After De La Beckwith's second trial, Myrlie Evers moved with her children to California, where she earned a degree from Pomona College and was later named to the Los Angeles Commission of Public Works. Convinced that her husband's killer had not been brought to justice, she continued to search for new evidence in the case.

In 1989, the question of De La Beckwith's guilt was again raised when a Jackson newspaper published accounts of the files of the now-defunct Mississippi Sovereignty Commission, an organization that existed during the 1950's to help raise popular support for the maintenance of segregation. The accounts showed that the commission had helped lawyers for De La Beckwith screen potential jurors during the first two trials. A review by the Hinds County District Attorney's office found no evidence of such jury tampering, but it did locate a number of new witnesses, including several individuals who would eventually testify that De La Beckwith had bragged to them about the murder.

In December 1990, De La Beckwith was again indicted for the murder of Medgar Evers. After a number of appeals, the Mississippi Supreme Court finally ruled in favor of a third trial in April 1993. Ten months later, testimony began before a racially mixed jury. In February 1994, nearly 31 years after Evers's death, De La Beckwith was convicted and sentenced to life in prison. He died in January 2001 at the age of 80.

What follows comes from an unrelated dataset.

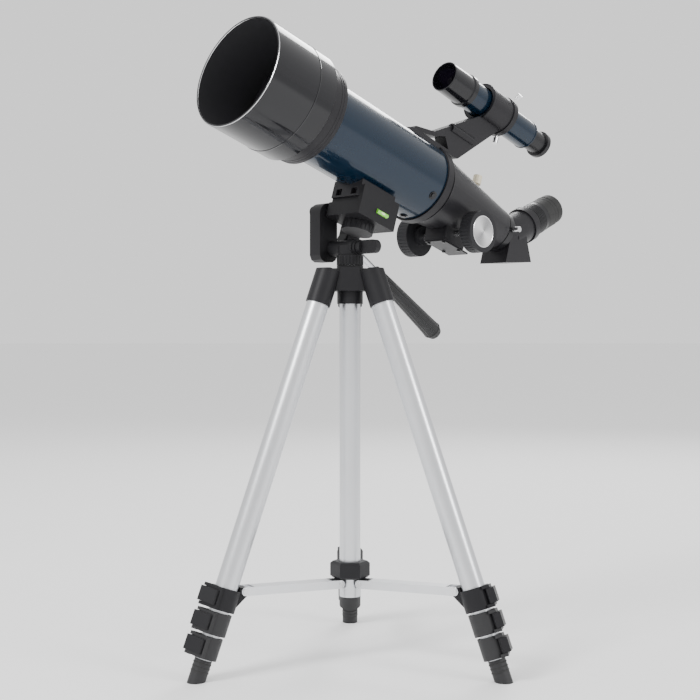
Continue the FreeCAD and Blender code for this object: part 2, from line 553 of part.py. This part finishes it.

Since his untimely passing, Medgar Evers's contributions to the civil rights movement have been honored in many ways. His wife created what is now known as the Medgar and Myrlie Evers Institute in Jackson, Mississippi, to continue the couple's commitment to social change. The City University of New York has named one of its campuses after him. In 2009, the U.S. Navy also bestowed his name on one of their vessels.